Any instrument covered by this Agreement must have been purchased directly from Werfen or through an authorized Werfen distributor. Unless otherwise expressly agreed to in writing by Werfen, Werfen will not repair or service instruments purchased through the internet, bankruptcy sales, or any other means. Werfen reserves the right to deem an instrument unrepairable. In this event, any remaining term under this Agreement may be transferred to a new serial number of the same model instrument.

The following are not covered Services: (1) parts and services other than those described in Section 2; (2) consumables, reagents or expendable parts; (3) the moving, decontamination, de-install or re-install of equipment covered by this Agreement; (4), UPS and printers unless covered by a Total Service & Accessories Plan; (5) Laboratory Information Systems (LIS) consultation or troubleshooting; or (6) Service on national holidays.

All services and parts furnished by Werfen outside the scope of this Agreement will be billed at Werfen’s then current charges for such services and parts. If at any time after arrival at Customer’s facility, Werfen’s service representative is unable to proceed with repair service due to delay or causes by Customer, Werfen will charge Customer for such delays or causes at Werfen’s then current charges. Service for accessories (UPS or printers) or other existing equipment may be added to the Services covered by this Agreement by mutual written consent of the parties in writing, subject to additional charges mutually agreed upon by the parties.

 

5. WERFEN’S REPRESENTATIONS AND WARRANTIES

Werfen represents and warrants that all Services under this Agreement will be performed in a professional and workman-like manner by personnel that have been trained to perform the Services. The sole obligation of Werfen shall be to repair or replace any non-conforming equipment or part during the term of the Agreement. This warranty shall not be deemed to have failed of its essential purpose as long as Werfen is willing and able to repair or replace any non-conforming equipment or part covered by the Agreement. In the event that equipment covered by the Agreement cannot be repaired, Werfen  reserves the right to provide to the Customer: (a) a prorated refund or credit of the purchase price of the equipment, or (b) prorated credit towards the purchase of replacement equipment.

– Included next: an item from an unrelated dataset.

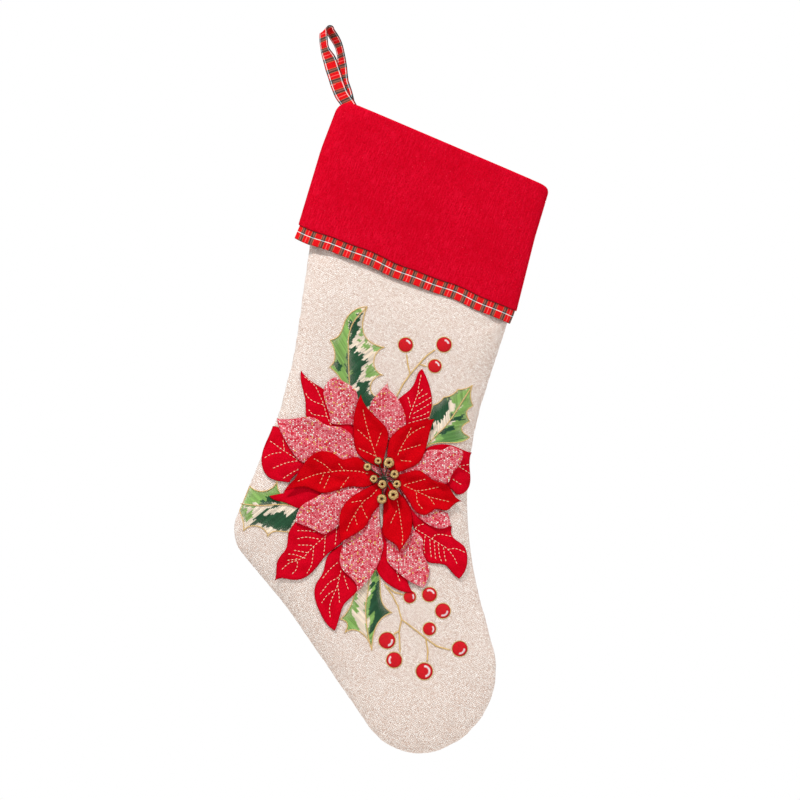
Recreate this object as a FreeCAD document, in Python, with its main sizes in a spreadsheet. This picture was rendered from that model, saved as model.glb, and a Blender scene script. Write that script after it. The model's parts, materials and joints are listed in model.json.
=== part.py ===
import FreeCAD, Part

# A hanging Christmas stocking: a flat linen sock with a lining, a folded red cuff with tartan
# trim, a ribbon loop to hang it by, and a poinsettia with holly and berries sewn to its front.
#
# Row frame: +Z up, the front faces -Y, and the origin is the middle of the round bight in the
# loop's top, where the rod of a hook sits.
# The sock is drawn as a flat pattern: u runs along the top of the cuff and v runs down the leg,
# with 0, 0 at the cuff's top corner under the loop. A pattern point (u, v) is x = u, z = -v in
# each sketch, and each piece's Placement turns the pattern by the angle at which the sock hangs.

import math
import os

from FreeCAD import Placement, Rotation, Vector

FLAT = 1e-4
UP_Y = Vector(0, 1, 0)

document = FreeCAD.newDocument("hanging_stocking")
sheet = document.addObject("Spreadsheet::Sheet", "Sizes")

DRIVING_SIZES = [
    ("hang_tilt", 22.5, "turn of the flat pattern about Y, degrees"),
    ("corner_x", 6.6, "cuff's top corner, sideways from the hook"),
    ("corner_drop", 49.3, "cuff's top corner, below the hook"),
    ("half_depth", 12.0, "from the side seam to the front or back face"),
    ("edge_round", 9.0, "rounding between a face and the side seam"),
    ("split_gap", 0.1, "each half stands this far from the seam plane"),
    ("linen_wall", 1.0, "linen thickness"),
    ("cloth_gap", 0.3, "space between two cloth layers"),
    ("lining_wall", 0.6, "lining thickness"),
    ("facing_wall", 0.8, "thickness of the cloth over the rim"),
    ("facing_rise", 1.5, "height of the facing above the rim"),
    ("facing_depth", 25.0, "depth of the facing inside the mouth"),
    ("cuff_wall", 1.2, "cuff thickness, two layers of cloth"),
    ("cuff_stand", 0.8, "space between cuff and leg"),
    ("cuff_drop", 111.0, "length of the cuff's red cloth"),
    ("trim_wall", 0.6, "ribbon thickness where it trims the hem"),
    ("trim_top", 108.0, "where the trim starts, under the hem"),
    ("trim_bottom", 122.5, "lower edge of the trim"),
    ("ribbon_wall", 0.7, "ribbon thickness in the loop"),
    ("ribbon_width", 12.0, "ribbon width in the loop"),
    ("bight_radius", 6.5, "inside radius of the loop's top"),
    ("bight_drop", 26.5, "from the hook to where the loop closes"),
    ("loop_lean", 15.5, "lean of the loop from upright, degrees"),
    ("loop_turn", 42.0, "turn of the ribbon about the loop's own length, degrees"),
    ("tab_start", 26.6, "where the doubled ribbon starts, below the hook"),
    ("tab_end", 48.0, "where the doubled ribbon ends, below the hook"),
    ("anchor_rise", 3.0, "height of the sewn-in ribbon ends above the mouth"),
    ("anchor_depth", 22.0, "depth of the sewn-in ribbon ends in the mouth"),
    ("anchor_inset", 4.2, "from the leg's edge to the sewn-in ribbon ends"),
    ("layer_gap", 0.1, "space between two layers of the decoration"),
    ("stitch_wall", 0.7, "height of the embroidery"),
    ("felt_wall", 1.0, "petal thickness"),
    ("stem_width", 1.2, "width of an embroidered berry stem"),
    ("berry_radius", 6.0, "radius of a middle-sized berry"),
    ("berry_height", 0.75, "height of a berry's padding"),
    ("bead_radius", 3.0, "radius of a middle-sized bead"),
    ("stamen_radius", 0.5, "radius of a green thread"),
    ("flower_u", 153.5, "middle of the flower on the pattern"),
    ("flower_v", 273.5, "middle of the flower on the pattern"),
]

for row, (alias, value, meaning) in enumerate(DRIVING_SIZES, start=1):
    sheet.set(f"A{row}", meaning)
    sheet.set(f"B{row}", str(value))
    sheet.setAlias(f"B{row}", alias)
document.recompute()

parts = []


def size(alias):
    return float(sheet.get(alias))


# ---------------------------------------------------------------- outlines

# Corners of the flat leg, in pattern order from the mouth down the back seam, round the heel
# and toe and up the instep: u, v and the radius that rounds the corner.
LEG_CORNERS = [
    (2.5, 0, 0),
    (17.0, 105.0, 150),
    (44.5, 212.0, 250),
    (51.5, 262.0, 150),
    (51.5, 372.7, 30),
    (121.0, 409.7, 200),
    (256.6, 498.0, 52),
    (330.0, 421.7, 72),
    (212.0, 268.0, 300),
    (200.5, 122.0, 200),
    (185.5, 0, 0),
]

# The cuff flares towards its hem: u of its two edges at three depths.
CUFF_LEVELS = [0.0, 45.0, 111.0]
CUFF_LEFT = [-0.4, 0.8, 7.5]
CUFF_RIGHT = [188.6, 193.0, 202.8]
CUFF_BEND = 150


def along(levels, values, v):
    """Value at depth v on a line through the given levels, carried on past its ends."""
    last = len(levels) - 2
    index = next((i for i in range(last) if v < levels[i + 1]), last)
    share = (v - levels[index]) / (levels[index + 1] - levels[index])
    return values[index] + share * (values[index + 1] - values[index])


def cuff_corners(top, bottom, inset=0.0):
    """Corners of the cuff's flat shape between two depths, moved in by inset at its sides."""
    levels = [top] + [v for v in CUFF_LEVELS[1:-1] if top < v < bottom] + [bottom]
    left = [(along(CUFF_LEVELS, CUFF_LEFT, v) + inset, v) for v in levels]
    right = [(along(CUFF_LEVELS, CUFF_RIGHT, v) - inset, v) for v in reversed(levels)]
    ends = (top, bottom)
    return [(u, v, 0 if v in ends else CUFF_BEND) for u, v in left + right]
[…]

Werfen warrants that, as of the date of the Quote, neither it nor its officers and directors (i) have been convicted of a criminal offense related to health care, and (ii) are not currently listed by a federal agency as debarred, excluded or otherwise ineligible for participation in federally funded health care programs. Werfen shall notify Customer promptly, in writing, of any change in this warranty during the term of this Agreement. A breach of this provision shall constitute cause by the Customer to immediately terminate this Agreement, without cost or penalty, notwithstanding anything to the contrary in this Agreement.

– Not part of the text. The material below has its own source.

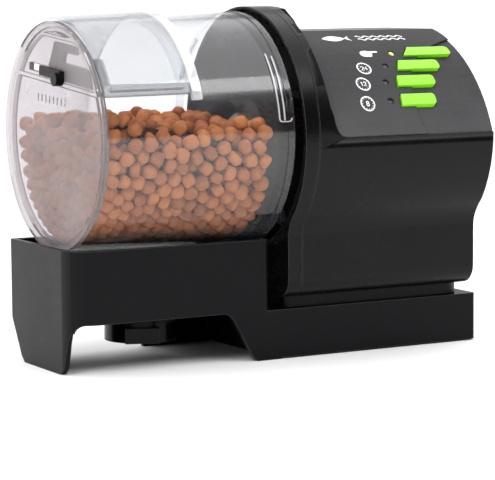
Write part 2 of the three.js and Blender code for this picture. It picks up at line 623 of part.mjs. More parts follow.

In its provision of Services under this Agreement, Werfen will comply with the requirements of the Federal Anti-Kickback statute and Physician Payments Sunshine Act, as applicable.
WERFEN MAKES NO OTHER WARRANTY OF ANY KIND WITH RESPECT TO ANY SERVICE RENDERED OR EQUIPMENT, PRODUCTS OR PARTS SOLD OR PROVIDED TO CUSTOMER UNDER THIS AGREEMENT. WERFEN  EXPRESSLY DISCLAIMS ANY AND ALL WARRANTIES, EXPRESS OR IMPLIED, INCLUDING WITHOUT LIMITATION THE WARRANTIES OF MERCHANTABILITY AND FITNESS FOR A PARTICULAR PURPOSE.

 

6. INSURANCE AND WORKER’S COMPENSATION

Werfen shall maintain professional, general liability, auto and Worker’s Compensation insurance coverages in amounts generally appropriate for providing the Service under this Agreement.

 

7. LIABILITY

In no event shall either party be liable to the other party or any third party for any special, punitive, indirect, incidental or consequential damages of any kind (whether arising in contract, tort, including negligence for any act or omission, strict liability, warranty or otherwise), including, without limitation any anticipated or unanticipated lost production, downtime, loss of profits or goodwill. Without limiting the foregoing, in no event shall Werfen be liable because of delay in Werfen’s service representative in making any repair service call.  In no event will Werfen’s liability for any claim arising from or related to the Services or this Agreement, whether arising in contract, tort or otherwise, exceed the amounts paid to Werfen for the Services by Customer under the Agreement  in the 12 months preceding the claim.

 

8. NO PRINCIPAL/AGENT RELATIONSHIP CREATED

This  Agreement does not create the relationship of principal and agent or employer and employee between the Customer and Werfen and under no circumstances is either party to be considered the agent of the other.  Werfen shall have no authority to assume or create any obligation whatsoever, express or implied, in the name of or on behalf of the Customer.

 

9. ASSIGNMENT

Neither this Agreement nor any portion of this Agreement may be assigned or delegated by Customer without the prior written consent of Werfen. Any purported assignment or delegation in violation of this section by Customer is void. This Agreement binds and benefits the parties and their permitted successors and assigns.

 

10. WORKPLACE POLICIES

Werfen shall maintain the cleanliness of Customer’s premises when providing the Services in compliance with all written Customer policies and procedures applicable to third party vendors.  

 

11. MISCELLANEOUS

  1. This Agreement together with any Quote constitutes the entire agreement of the parties and supersedes all prior written or oral agreements, communications, and understandings between the parties with respect to the subject matter hereof.
  2. No waiver, alteration or modification of any of the provisions of this Agreement shall be binding unless signed by an authorized representative of both parties.
  3. The remedies provided in this Agreement are cumulative and not exclusive of any remedies provided by law.
  4. This Agreement shall be governed by, construed under and interpreted in accordance with the laws of the state, commonwealth or province of the Customer on the agreement, without regard to its conflicts of law principles.